Whilst it is not mentioned specifically in the Domesday Book, some believed that the lost village of Heldetune was possibly Eldroth due to its listing among other places nearby, such as Clapham, Caton, Burton and Austwick. However, it also believed that Heldetune is Killington, west of Sedbergh. The name of the settlement is first recorded in 1338 as Ellerhowyth and means Alder hill [or] headland. It was recorded in 1580 as Elderothe, and during the 18th century was listed as Elderoth.

The village lies on a small stream known as Black Bank Syke which runs northwards to Fen Beck. This then flows westwards, being a tributary of the River Wenning, and then eventually the Lune. This places Eldroth just within the Lune catchment, whilst the land east of Eldroth, belongs to the Ribble catchment. Locally quarried stone was known as Eldroth Grit and was used in many buildings such as churches and manor houses in Eldroth, High and Low Bentham, and Newby. The stone is a Millstone Grit of the Hebden Formation.

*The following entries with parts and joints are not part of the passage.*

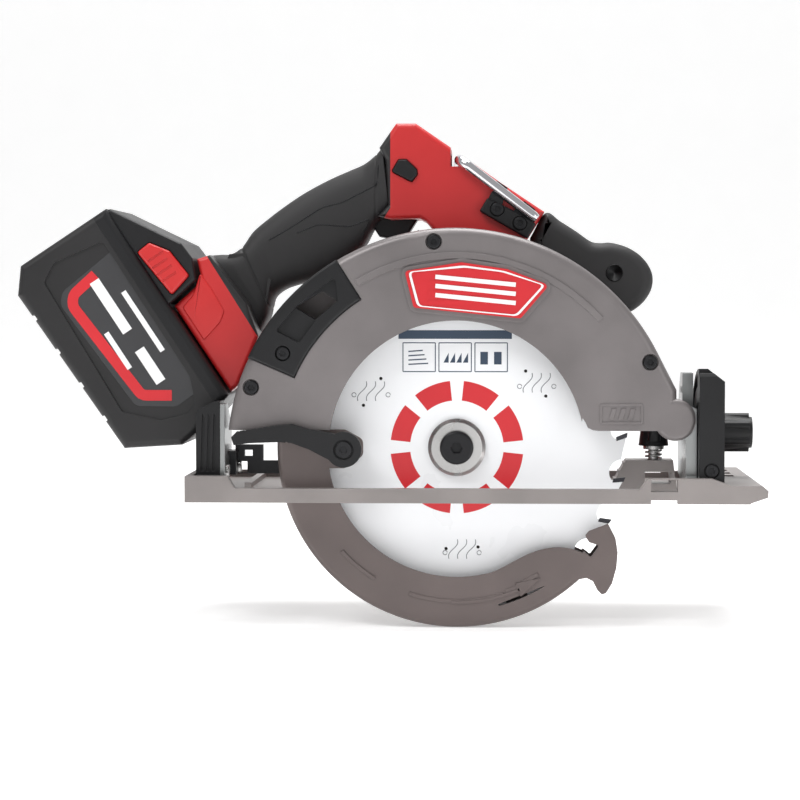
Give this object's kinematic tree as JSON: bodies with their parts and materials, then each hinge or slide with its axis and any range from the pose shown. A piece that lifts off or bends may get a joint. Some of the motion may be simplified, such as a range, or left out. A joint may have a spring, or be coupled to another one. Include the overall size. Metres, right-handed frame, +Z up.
{
  "type": "circular saw",
  "caption": "Battery circular saw with tilting, depth-setting shoe, sprung lower blade guard, toothed blade, geared motor, hand grips, belt hook and slide-off battery.",
  "frame": {"origin": "on the flat sole, straight below the arbor and in the middle plane of the handle", "axes": "+X forwards along the cut, +Y from the blade side to the motor side, +Z up from the sole"},
  "size_m": [0.4174, 0.171, 0.2815],
  "materials": {
    "guard_casting": "satin warm grey paint",
    "shoe_casting": "satin warm grey paint",
    "black_plastic": "fine texture",
    "red_plastic": "fine texture",
    "rubber": "soft grip",
    "zinc_steel": "zinc plated",
    "steel": "machined",
    "black_steel": "black oxide",
    "blade_coating": "white anti-friction coating",
    "carbide": "ground carbide",
    "aluminium": "die cast",
    "copper_steel": "laminations and windings",
    "cell": "wrapped lithium cells",
    "chrome": "polished",
    "badge": "gloss"
  },
  "bodies": {
    "shoe": {"shoe_plate": "shoe_casting", "bevel_pins": "steel", "front_quadrant": "black_plastic", "quadrant_screws": "black_steel", "fence_spring": "steel"},
    "fence_knob": {"fence_screw": "steel", "fence_knob": "black_plastic"},
    "tilt_frame": {"front_tilt_bracket": "zinc_steel", "rear_tilt_bracket": "black_plastic", "rear_tilt_plate": "zinc_steel", "depth_arm": "black_steel", "depth_pin": "steel", "frame_screws": "steel", "bevel_bolt": "steel"},
    "bevel_knob": {"bevel_knob": "black_plastic"},
    "head": {"guard_cover": "guard_casting", "guard_back": "guard_casting", "cover_screws": "black_steel", "guard_bolts": "steel", "dust_chute": "black_plastic", "badge_plate": "badge", "gear_case": "aluminium", "bearing_plate": "aluminium", "spindle_bearings": "steel", "motor_bearings": "steel", "motor_housing": "red_plastic", "motor_end_cap": "black_plastic", "stator": "copper_steel", "handle_shell_near": "red_plastic", "handle_shell_far": "red_plastic", "grip_rubber": "rubber", "front_grip": "rubber", "handle_screws": "black_steel", "switch_module": "black_plastic", "terminal_block": "black_plastic", "hook_clamp": "black_plastic", "depth_bolt": "steel"},
    "lower_guard": {"lower_guard": "guard_casting", "guard_lever": "black_plastic", "lever_screw": "black_steel"},
    "spindle": {"saw_blade": "blade_coating", "carbide_tips": "carbide", "spindle": "steel", "inner_flange": "steel", "outer_flange": "steel", "blade_bolt": "black_steel", "spindle_gear": "steel"},
    "rotor": {"motor_shaft": "steel", "rotor_core": "steel", "cooling_fan": "black_plastic"},
    "spindle_lock": {"spindle_lock_button": "black_plastic"},
    "trigger": {"trigger": "black_plastic"},
    "lock_off": {"lock_off_button": "black_plastic"},
    "hook": {"hook": "chrome"},
    "depth_lever": {"depth_lever": "black_plastic"},
    "battery": {"battery_case": "black_plastic", "battery_lid": "black_plastic", "battery_cells": "cell"},
    "latch_near": {"battery_latch_near": "red_plastic"},
    "latch_far": {"battery_latch_far": "red_plastic"}
  },
  "joints": [
    {"name": "bevel_tilt", "type": "hinge", "parent": "shoe", "child": "tilt_frame", "pos_m": [0, -0.068, 0.005], "axis": [1, 0, 0], "range_deg": [0, 50]},
    {"name": "depth_pivot", "type": "hinge", "parent": "tilt_frame", "child": "head", "pos_m": [0.12, -0.054, 0.045], "axis": [0, 1, 0], "range_deg": [0, 32]},
    {"name": "bevel_knob_turn", "type": "hinge", "parent": "tilt_frame", "child": "bevel_knob", "pos_m": [0.158, -0.01404, 0.03553], "axis": [1, 0, 0], "range_deg": [-120, 0]},
    {"name": "fence_knob_turn", "type": "hinge", "parent": "shoe", "child": "fence_knob", "pos_m": [0.1113, -0.014, 0.03], "axis": [0, 0, 1], "range_deg": [0, 180]},
    {"name": "lower_guard_swing", "type": "hinge", "parent": "head", "child": "lower_guard", "pos_m": [0, -0.043, 0.029], "axis": [0, 1, 0], "range_deg": [0, 135], "stiffness_Nm_per_rad": 0.15, "springref_deg": -85.94},
    {"name": "spindle_turn", "type": "hinge", "parent": "head", "child": "spindle", "pos_m": [0, -0.052, 0.029], "axis": [0, -1, 0], "continuous": true},
    {"name": "rotor_turn", "type": "hinge", "parent": "head", "child": "rotor", "pos_m": [0.01275, 0.02, 0.05108], "axis": [0, -1, 0], "continuous": true},
    {"name": "spindle_lock_press", "type": "slide", "parent": "head", "child": "spindle_lock", "axis": [-1, 0, 0], "range_m": [0, 0.0035], "stiffness_N_per_m": 300, "springref_m": -0.004},
    {"name": "trigger_pull", "type": "slide", "parent": "head", "child": "trigger", "axis": [-0.6, 0, 0.8], "range_m": [0, 0.006], "stiffness_N_per_m": 400, "springref_m": -0.004},
    {"name": "lock_off_press", "type": "slide", "parent": "head", "child": "lock_off", "axis": [0, 1, 0], "range_m": [-0.0015, 0.0015], "stiffness_N_per_m": 600},
    {"name": "hook_swing", "type": "hinge", "parent": "head", "child": "hook", "pos_m": [0.0007, -0.0245, 0.1902], "axis": [0.7934, 0, -0.6087], "range_deg": [0, 180]},
    {"name": "depth_lever_turn", "type": "hinge", "parent": "head", "child": "depth_lever", "pos_m": [-0.05, -0.022, 0.045], "axis": [0, 1, 0], "range_deg": [0, 50]},
    {"name": "battery_slide", "type": "slide", "parent": "head", "child": "battery", "axis": [-0.5519, 0, 0.8339], "range_m": [0, 0.065]},
    {"name": "latch_near_press", "type": "slide", "parent": "battery", "child": "latch_near", "axis": [0, 1, 0], "range_m": [0, 0.003], "stiffness_N_per_m": 600, "springref_m": -0.001},
    {"name": "latch_far_press", "type": "slide", "parent": "battery", "child": "latch_far", "axis": [0, -1, 0], "range_m": [0, 0.003], "stiffness_N_per_m": 600, "springref_m": -0.001}
  ],
  "couplings": [
    {"joint": "rotor_turn", "follows": "spindle_turn", "ratio": -3.25}
  ]
}
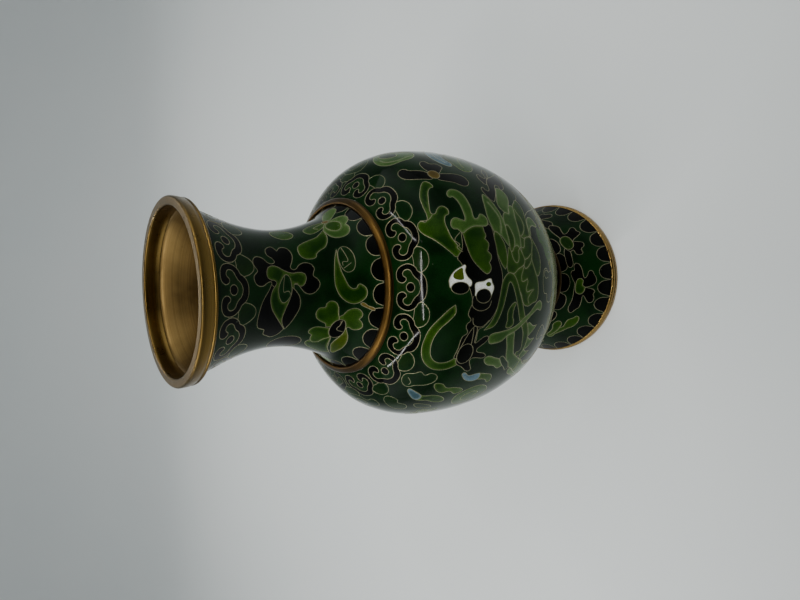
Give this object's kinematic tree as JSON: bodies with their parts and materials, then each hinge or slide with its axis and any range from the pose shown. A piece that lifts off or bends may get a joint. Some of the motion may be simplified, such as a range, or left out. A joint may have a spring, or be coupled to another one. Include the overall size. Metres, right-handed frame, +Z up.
{
  "type": "cloisonne vase",
  "caption": "Baluster vase with a flared neck and foot, enamelled in wire cells over a metal body, with brass rings at its lip, collar, waist and foot.",
  "frame": {"origin": "centre of the foot ring's underside, on the surface the vase stands on", "axes": "+Z up along the vase's axis of turning; -Y towards the decorated front"},
  "size_m": [0.1086, 0.1086, 0.2],
  "materials": {
    "ring_brass": "worn polished brass, darkened in the crevices",
    "shell_brass": "spun brass with faint turning marks and small tarnish spots",
    "ground_enamel": "glossy polished enamel, nearly black green, fine pits",
    "base_enamel": "unpolished dark green enamel",
    "black_enamel": "glossy polished enamel, brown-black",
    "leaf_enamel": "glossy polished enamel, yellowish leaf green, paler towards the wires",
    "pale_enamel": "glossy polished enamel, white and pale blue",
    "wire_brass": "fine wires polished flush with the enamel"
  },
  "bodies": {
    "root": {"lip_ring": "ring_brass", "collar_ring": "ring_brass", "waist_ring": "ring_brass", "foot_ring": "ring_brass", "neck_shell": "shell_brass", "shoulder_shell": "shell_brass", "belly_shell": "shell_brass", "foot_shell": "shell_brass", "neck_enamel": "ground_enamel", "body_enamel": "ground_enamel", "foot_enamel": "ground_enamel", "base_enamel": "base_enamel"}
  },
  "joints": []
}
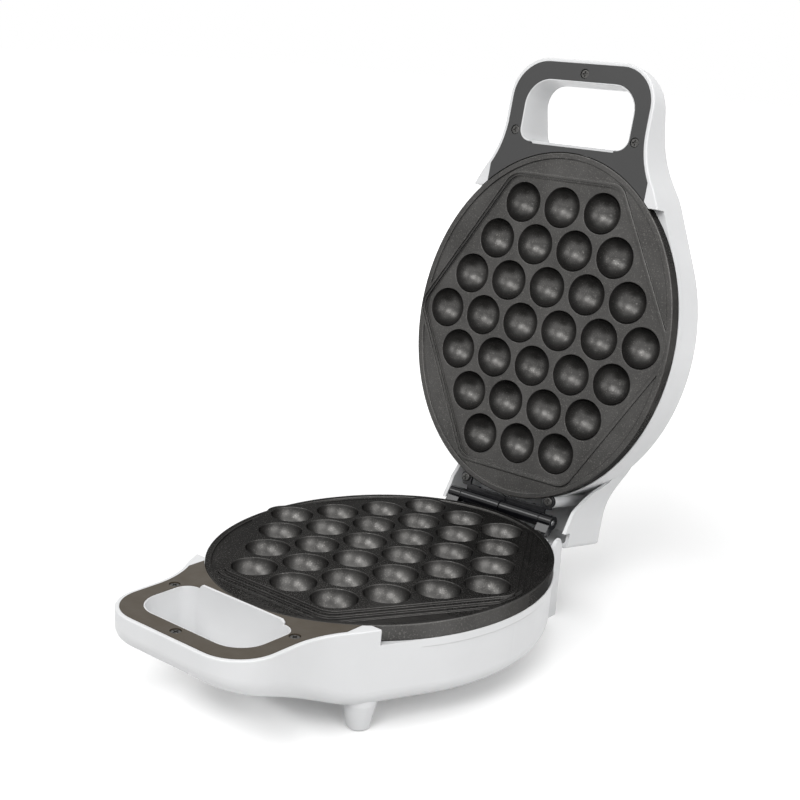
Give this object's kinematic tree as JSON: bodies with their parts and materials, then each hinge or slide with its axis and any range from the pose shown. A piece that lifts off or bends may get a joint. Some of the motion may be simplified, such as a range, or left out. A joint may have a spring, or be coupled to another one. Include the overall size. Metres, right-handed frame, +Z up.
{
  "type": "egg waffle pan",
  "caption": "Countertop maker of bubble waffles: two hinged housings with non-stick plates of round cells, looped handles and a wrapped rear hinge.",
  "frame": {"origin": "on the table, under the middle of the open appliance's bounding box", "axes": "+Z up, -Y towards the user and the base's handle, +X to the user's right; the hinge runs along X"},
  "size_m": [0.1978, 0.3907, 0.3605],
  "materials": {
    "white_plastic": "satin moulded",
    "lower_cover_plastic": "fine matte grain",
    "upper_cover_plastic": "fine matte grain",
    "non_stick": "dark non-stick coating on cast aluminium",
    "hinge_black": "gloss black",
    "screw_dark": "black oxide",
    "steel": "plain",
    "heater_steel": "annealed",
    "shield_aluminium": "bright rolled sheet",
    "rubber": "matte",
    "terminal_plastic": "plain",
    "ceramic": "glazed",
    "lens_clear": "polished milky lens",
    "lamp_glass": "clear"
  },
  "bodies": {
    "base": {"lower_housing": "white_plastic", "lower_handle_cover": "lower_cover_plastic", "lower_handle_screws": "screw_dark", "lower_cooking_plate": "non_stick", "lower_heater_element": "heater_steel", "lower_heater_clips": "steel", "lower_clip_screws": "steel", "lower_heat_shield": "shield_aluminium", "lower_plate_screws": "steel", "hinge_bracket": "hinge_black", "hinge_bracket_screws": "screw_dark", "hinge_pin": "steel", "cord_gland": "rubber", "terminal_block": "terminal_plastic", "thermostat": "ceramic", "thermal_fuse": "steel"},
    "lid": {"upper_housing": "white_plastic", "upper_handle_cover": "upper_cover_plastic", "upper_handle_screws": "screw_dark", "upper_cooking_plate": "non_stick", "upper_heater_element": "heater_steel", "upper_heater_clips": "steel", "upper_clip_screws": "steel", "upper_heat_shield": "shield_aluminium", "upper_plate_screws": "steel", "hinge_leaf_left": "hinge_black", "hinge_leaf_right": "hinge_black", "hinge_leaf_screws": "screw_dark", "indicator_lens": "lens_clear", "indicator_lamp": "lamp_glass"}
  },
  "joints": [
    {"name": "lid_hinge", "type": "hinge", "parent": "base", "child": "lid", "pos_m": [0, 0.1072, 0.063], "axis": [1, 0, 0], "range_deg": [0, 100]}
  ]
}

Besides the village hall and three listed buildings (Bridge House, Park House Farmhouse, and Eldroth Hall and Eldroth Hall Cottage), the most notable structure in the village is the church. It was raised as a chapel-of-ease c. 1627, and consecrated in 1843. The main window is believed to date from the Reformation period. However, its status as a place of worship was not always respected; in 1668, one local was using it to store ale, despite objections from the vicar. At some point in the 19th century, the chapel was converted into a school, though this had ceased by the 1950s when the church was renovated. The church was again renovated in 1983, and is now part of the Benefice of Clapham with Keasden and Austwick.

Eldroth Hall has a Quaker burial ground, dedicated to the Society of Friends in 1662. George Fox himself visited Eldroth in 1669, and preached to a large gathering despite the threat of imprisonment from a nearby magistrate.

A railway was built through the village in 1850, and despite a signal box, a station was not provided. The nearest railway station is at Clapham 2.5 mi to the north-west. The village lies just within the Forest of Bowland Area of Outstanding Natural Beauty.

== Governance ==
Historically in the wapentake of Ewcross and in the ceremonial county of the West Riding of Yorkshire, the village was moved into North Yorkshire in 1974. Prior to 1974, it was in the Settle Rural District council area as part of Lawkland civil parish. Between 1974 and 2023 it was in the Craven District, it is now administered by the unitary North Yorkshire Council.

The village is represented at Westminster as part of the Skipton and Ripon Constituency.

The census of 1841 recorded 36 people living in Eldroth. In 2011, the population of the village was listed as part of the Lawkland civil parish.